At the governor’s national meeting, the President said in response to a question about the protest over various State Unions retaining there ability to collective bargain. He said, “Everybody needs to make sacrifices.” - “It doesn’t do any good when public employees are denigrated, vilified or their rights are infringed upon.” In many of these demonstrations it is the union workers who are infringing upon the rights of common everyday citizens. It is the common everyday citizen that our Constitution was designed to protect. It was not the Unions or the union members that our forefathers wanted to exclusively protect. They wanted to protect the citizen from the forces that would infringe on their right to retain the perpetual union.

I wrote yesterday that we have two classes in this country today. One class is the class that says, “I want to keep what I earn for my own benefit.” And the other class says that “I would like to also keep what I earn, but I should be able to take a part of what you earn for my own benefit.” This is exactly what Dr. Franklin was referring to. Maybe Dr. Franklin was right in saying: “A republic, if we can keep it.”
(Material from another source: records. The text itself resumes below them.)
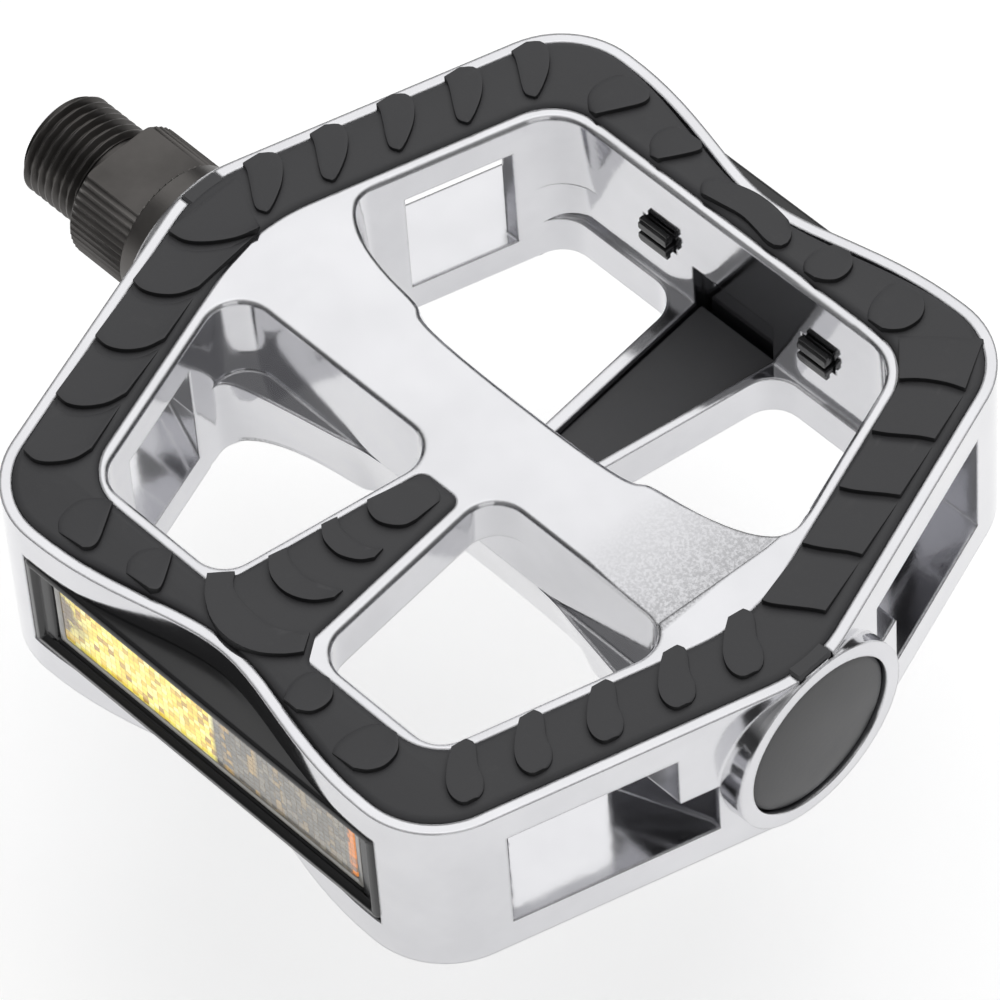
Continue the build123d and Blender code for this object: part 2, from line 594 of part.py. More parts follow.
with BuildPart() as front_reflector_backing:
    with BuildSketch(facing(backing_back)):
        Rectangle(2 * LENS_HALF_LENGTH, 2 * LENS_HALF_HEIGHT)
    extrude(amount=BACKING_THICKNESS)

with BuildPart() as rear_reflector_housing:
    add(front_reflector_housing.part.rotate(Axis.X, 180))
with BuildPart() as rear_reflector_lens:
    add(front_reflector_lens.part.rotate(Axis.X, 180))
with BuildPart() as rear_reflector_backing:
    add(front_reflector_backing.part.rotate(Axis.X, 180))

# ---------------------------------------------------------------- write the pieces
os.makedirs("parts", exist_ok=True)
pieces = {
    "body": body,
    "top_tread": top_tread,
    "bottom_tread": bottom_tread,
    "spindle": spindle,
    "inboard_seal": inboard_seal,
    "inboard_cup": inboard_cup,
    "inboard_balls": inboard_balls,
    "outboard_cup": outboard_cup,
    "outboard_balls": outboard_balls,
    "adjusting_cone": adjusting_cone,
    "tongued_washer": tongued_washer,
    "locknut": locknut,
    "dust_cap": dust_cap,
    "front_reflector_housing": front_reflector_housing,
    "front_reflector_lens": front_reflector_lens,
    "front_reflector_backing": front_reflector_backing,
    "rear_reflector_housing": rear_reflector_housing,
    "rear_reflector_lens": rear_reflector_lens,
    "rear_reflector_backing": rear_reflector_backing,
}
for label, piece in pieces.items():
    piece.part.label = label
    export_step(piece.part, f"parts/{label}.step")
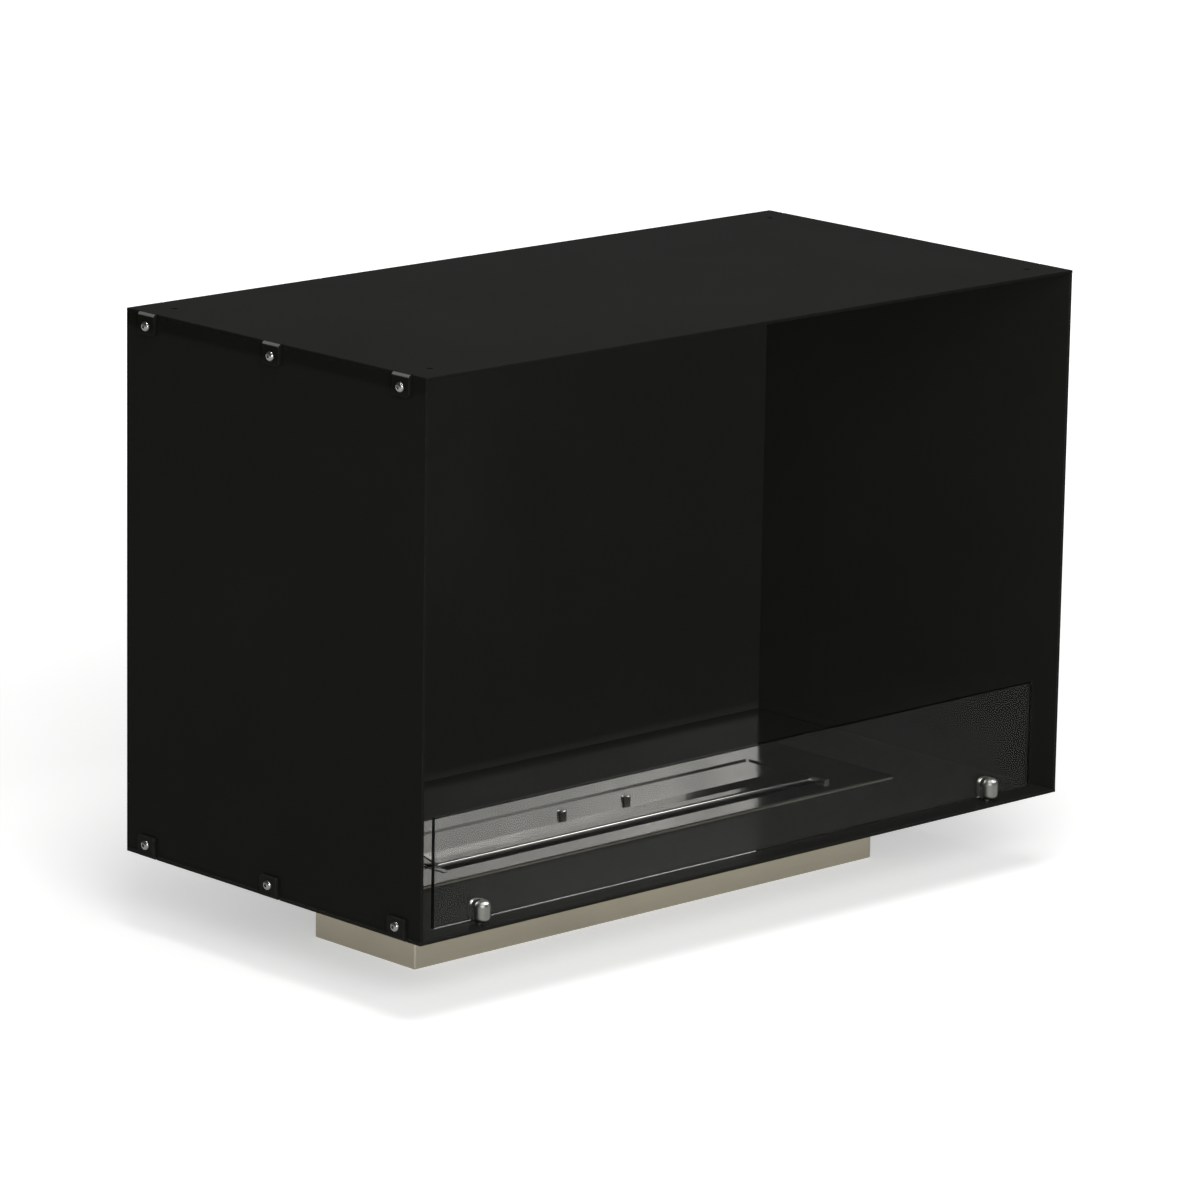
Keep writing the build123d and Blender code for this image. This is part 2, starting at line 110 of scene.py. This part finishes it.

It is staying power that we must insist upon. It is staying power by today’s governors who have the original ideas that are needed today to preserve the republic. It is the staying power of the citizens who are out peacefully protesting the union workers who will take away the republic for their gain. It is the staying power of our history that makes us want to stay on the front lines. It is the staying power of that great republic that we praise in words and song it is these staying powers that we must remember to discuss. This goes for the president as well.

Gregory C. Dildilian
Founder and Executive Director
Pinecone Conservatives

A footnote: A perpetual union was a model for the world in 1781. The union the forefathers envisioned was not the union that the President refers to when he supports union rights.